Long-forgotten veterans began to emerge, from under hedges, in ditches and outhouses. RO Shuttleworth paid 25/ (125p) for a Paris-Amsterdam Panhard-Levassor and got a rocket from pioneer St J Nixon for continuing to drive it to Brighton after its friction-driven water pump had packed up. He replied in polite but terse terms, guaranteeing that in future his veterans would be properly prepared . . . . The Run became bigger and bigger and, apart from World War 2 and the 1947 petrol shortage, was held annually. After the 1930 event the VCC was formed by Masters, Davis and Wylie at The Old Ship in Brighton. By 1931 the RAC was organising this unique event, which was to grow to International status. Average speed certificates were issued to those who reached the finish on time, although this was discontinued after 1938. Madeira Drive accommodated the finishers by 1935 and the Ministry of Works permitted the Hyde Park start from 1936, when the VCC became joint promoters with the RAC.

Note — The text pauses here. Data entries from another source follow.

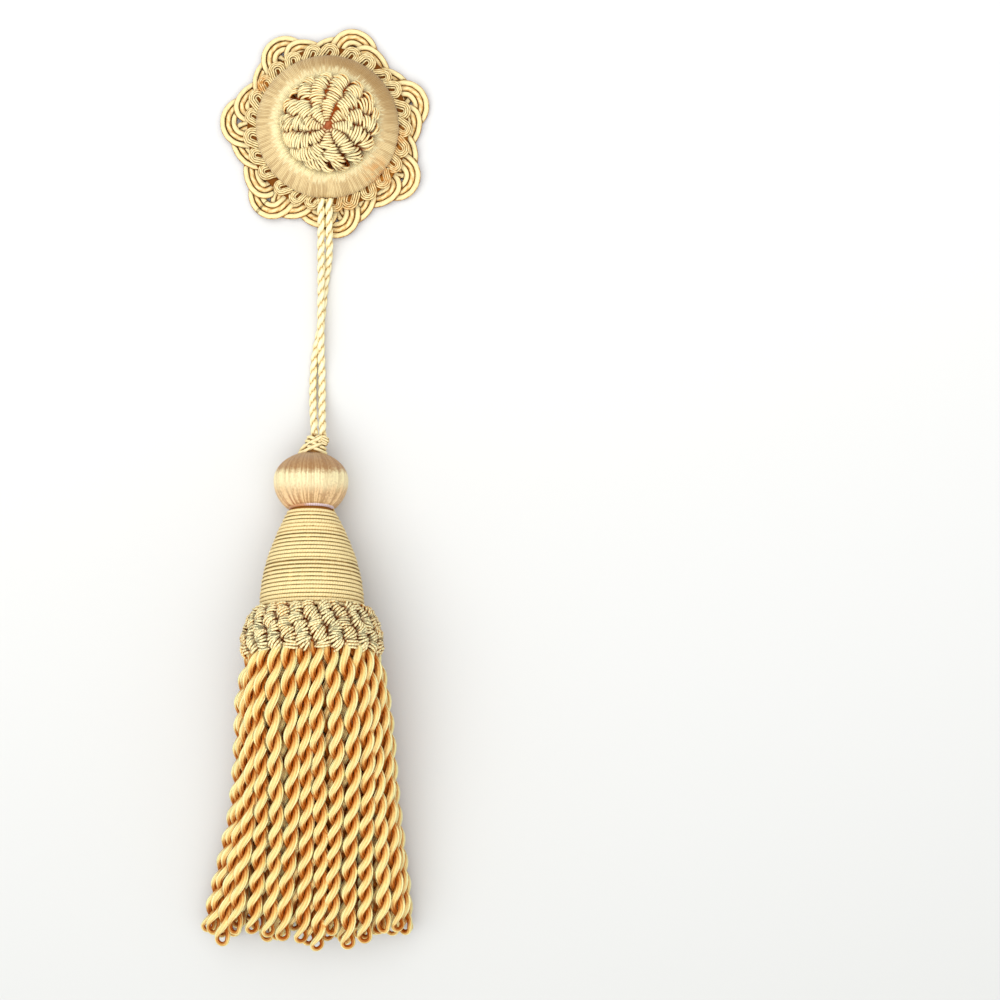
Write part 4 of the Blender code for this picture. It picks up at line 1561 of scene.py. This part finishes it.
# %% Table top
TABLE_SIZE = 6.0
TABLE_DROP = 0.0001
TABLE_WHITE = (0.79, 0.79, 0.78, 1)
TABLE_GREY = (0.63, 0.635, 0.62, 1)

table_shape = bmesh.new()
bmesh.ops.create_grid(table_shape, x_segments=1, y_segments=1, size=TABLE_SIZE / 2)
table_mesh = bpy.data.meshes.new("table_top")
table_shape.to_mesh(table_mesh)
table_shape.free()
table_mesh.transform(Matrix.Translation((0, 0, -TABLE_DROP)))
table_finish = Finish("white_table", Roughness=0.7)
_, up_the_table, _ = table_finish.axes()
# Painted shade: greyer towards the foot of the view.
shade_near_foot = 1 - up_the_table.between(-0.37, 0.05)
table_finish.colour(table_finish.mix(shade_near_foot, TABLE_WHITE, TABLE_GREY))
table_mesh.materials.append(table_finish.material)
table = bpy.data.objects.new("table_top", table_mesh)
bpy.context.scene.collection.objects.link(table)
print("table top:", TABLE_SIZE, "m square")

# %% [markdown]
# ## The light
#
# Soft studio light comes from a large panel overhead. It hangs a little to the left and towards
# the foot of the table, so slopes that face the other way are darker. The walls of a white studio
# send back nearly as much, so the shadows stay pale: the world's own white light stands for them.
# The Standard view shows the colours as they were mixed.

# %% Panel, studio walls and colour management
PANEL_SIZE = 1.9
PANEL_POWER = 18.5
PANEL_PLACE = Vector((-0.14, -0.26, 1.2))
PANEL_AIM = Vector((0.0, -0.15, 0))
WALL_LIGHT = 0.7

panel_light = bpy.data.lights.new("overhead_panel", "AREA")
panel_light.size = PANEL_SIZE
panel_light.energy = PANEL_POWER
panel = bpy.data.objects.new("overhead_panel", panel_light)
panel.location = PANEL_PLACE
panel.rotation_euler = (PANEL_AIM - PANEL_PLACE).to_track_quat("-Z", "Y").to_euler()
bpy.context.scene.collection.objects.link(panel)

world = bpy.data.worlds.new("studio")
world.use_nodes = True
world.node_tree.nodes["Background"].inputs["Color"].default_value = (1, 1, 1, 1)
world.node_tree.nodes["Background"].inputs["Strength"].default_value = WALL_LIGHT
bpy.context.scene.world = world
bpy.context.scene.view_settings.view_transform = "Standard"
bpy.context.scene.view_settings.look = "None"
print("panel:", PANEL_SIZE, "m and", PANEL_POWER, "W; walls:", WALL_LIGHT)
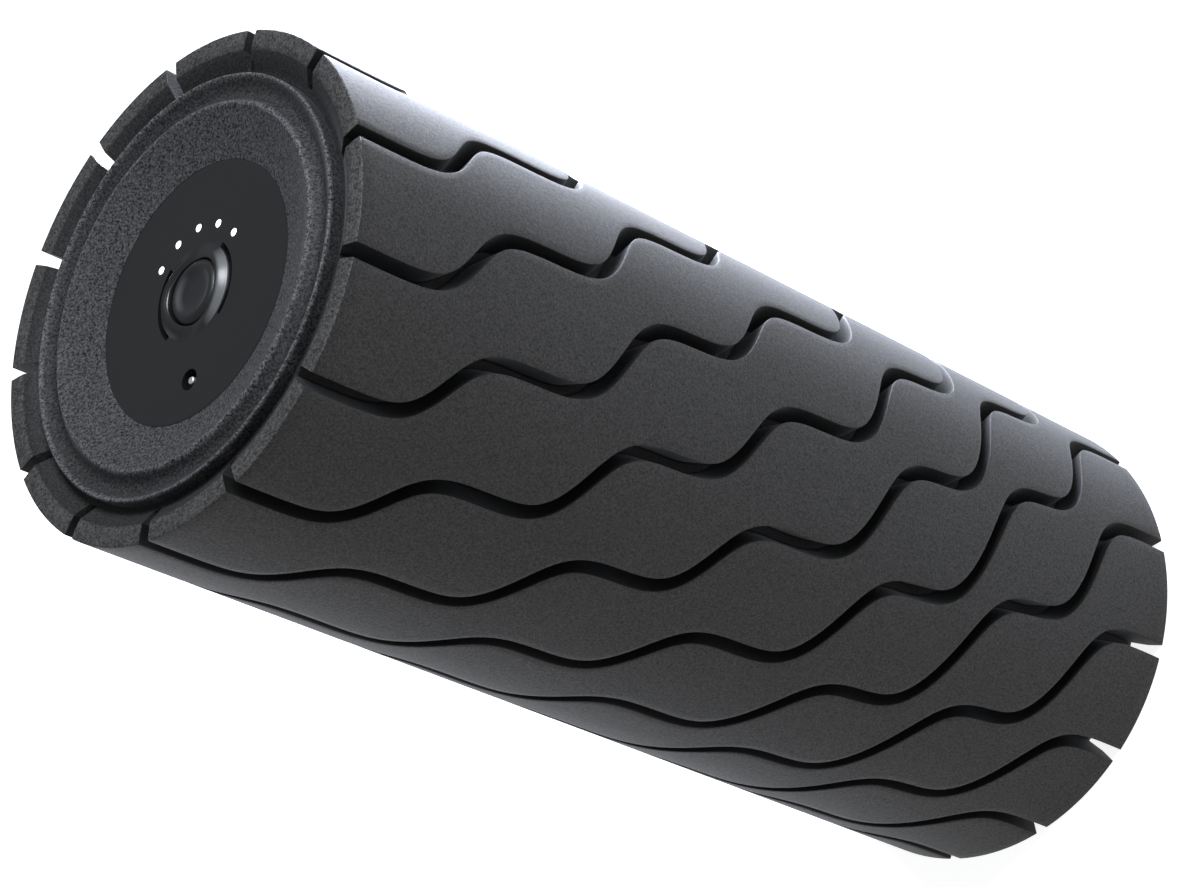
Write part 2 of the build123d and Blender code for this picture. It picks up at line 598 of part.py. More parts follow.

The fun of finding suitable old cars was enhanced by discovering how they worked. Led for years by industrious Dennis Field, the VCC then dated the “finds”. Some cars were found to be too modern for the Run, and one disgruntled person took his Bollée all the way on a trailer, incensed that it had been dated as 1897 instead of 1896 or thereabouts. Top racing drivers were not adverse to driving the veterans, among them Dick Shuttleworth, Sir Malcolm Campbell, Capt GET Eyston, Stirling Moss (who has recently acquired a primitive veteran of his own), Graham Hill, Bruce McLaren, Jack Brabham, Mario Andretti, etc. SCH Davis found a 3 1/2hp Benz (BM58), before buying in France his beloved 1897 Bollée “Beelzebub” (CJ458), and in recent times famous pop stars and TV and other Showbiz personalities (including Terry Wogan and Gloria Honeyford) have been persuaded to take the wheel.
The Brighton Veteran Car Run has developed in a way none of the enthusiasts who took part, for a bit of a lark, in the 1920s and 1930s, could have foreseen. But thank St Christopher no-one has listened to the miniscule minority who have advocated making it a summer’s day event, or bringing in the Edwardians to further congest what is now a very overcrowded, but efficiently policed, route. Entries of pre-1905 cars (pre-1904 in 1928) grew from a permitted 250 in 1960, to 270 by 1973, 300 in 1979, 330 by 1984. Last year the permissible number was increased to 330, with 451 hoping to go, as reserves were brought up. They came from America, Germany, France, Belgium the Netherlands, etc, even from as far away as Australia. The Run remains the greatest possible fun, as I can affirm from having watched some of the very early revivals, and with a personal “score” now of 16 drives or co-drives and 21 other “rides”. Sponsored by Kenco it all happens again on Sunday November 4th, starting at 8am from Hyde Park. Watch it by all means, but please give the veterans plenty of roadspace. WB.